PerspectiveThe Fight in the Right: It Is Time to Tackle White Supremacist Terrorism Globally

Published 23 August 2019

Robert Levinson, who served as the deputy director of U.S. Southern Command’s office in Washington, writes that after 9/11, it was made clear to the Southern Command that the fight against Al Qaeda would receive many more resources and much more attention that the effort to contain the FARC – the Marxist insurgency which had operated in Colombia since the early 1960s. The reason: The FARC was not considered a terrorist organization of “global reach.” You fight local terrorists by strengthening local governments and governance, while global terrorists involve much broader and more complicated efforts. Levinson writes: “By now it may be time to consider whether terrorism variously categorized as being inspired by white supremacy, white nationalism, Neo-Nazi, etc., and its various manifestations and adherents, has reached the threshold of “terrorists of global reach” who are now claiming victims in the United States homeland.”

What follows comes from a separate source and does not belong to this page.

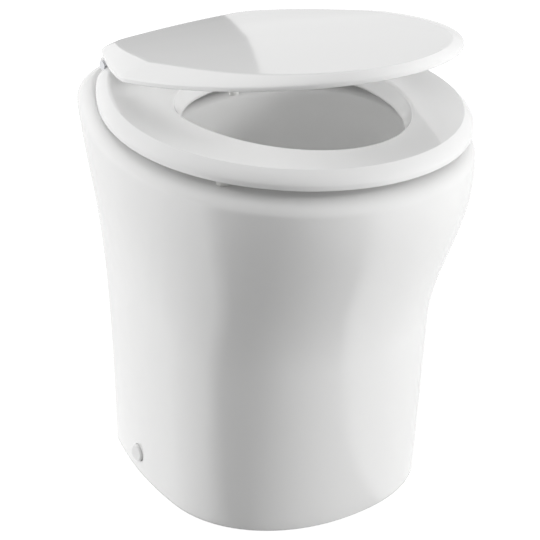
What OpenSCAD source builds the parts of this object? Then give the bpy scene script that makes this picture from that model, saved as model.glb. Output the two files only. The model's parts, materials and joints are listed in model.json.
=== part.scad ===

In the summer of 2002 as an Air Force major, Robert Levinson was sent to Washington to work as deputy director of U.S. Southern Command’s office in the capital. U.S. Southern Command. He writes that the Southern Command had been regarded as the step-child of the geographic combatant commands, never getting the attention or money that our bigger brothers at U.S. Pacific Command or European Command got. There was no threat of major war, no weapons of mass destruction, and the terrorists we were dealing with, principally in Colombia, were largely local concerns.

In the summer of 2002, all of the commands had taken a back seat to U.S. Central Command and Special Operations Command, which led the 9/11 wars then known as the “Global War on Terror.” We were keeping an eye on the FARC in Colombia, but FARC was not considered a terrorist organization of “global reach.”

Levinson writes in War on the Rocks that the distinction between fighting the FARC and the various incarnations of violent Islamist extremists like al-Qaeda, the Islamic State, and various other groups made sense. You fight local terrorists by strengthening local governments and governance, while global terrorists involve much broader and more complicated efforts.

He adds:

But now, sparked by the March 15 attack on a mosque in Christchurch, New Zealand, and reinforced by the April 28 attack at the synagogue in Poway, California and the latest shootings in Gilroy and El Paso, it may be time to consider whether terrorism variously categorized as being inspired by white supremacy, white nationalism, Neo-Nazi, etc., and its various manifestations and adherents, has reached the threshold of “terrorists of global reach” who are now claiming victims in the United States homeland. The El Paso shooter posted a diatribe online specifically citing the manifesto of the shooter in New Zealand as inspiration. This doesn’t seem far removed from the Ft. Hood shooter’s communication with a radical Islamic cleric overseas. Does the United States now need to devote resources and develop strategies to counter this threat with a level of effort similar to that which we devote to counter the Islamic State and other Islamic extremist groups?

That there is a serious domestic terrorist threat is not disputable, Levinson writes. Rather, it is the growing international component that requires new strategies and tools. In testimony before the House of Representatives in April, FBI director Christopher Wray included the threat from “white supremacist” with other forms of violent extremism as a “persistent, pervasive threat.” On July 23, Wray said that the agency has made about 100 domestic terrorism-related arrests since October, the majority of which were tied to white supremacy. “I will say that a majority of the domestic terrorism cases that we’ve investigated are motivated by some version of what you might call white supremacist violence, but it does include other things as well,” Wray said.

Levinson concludes:

Dealing with white supremacist terror will pose many challenges to our nation, and we will need to strike a careful balance, but we can’t shy away from the threat, wherever it may come from. Just as the Ft. Hood killer, a native born American citizen, should have been in our sights as he was becoming radicalized and communicating with terrorists overseas, we need to find ways to stop the next killer before he walks into another church in Charleston or another Walmart in Texas.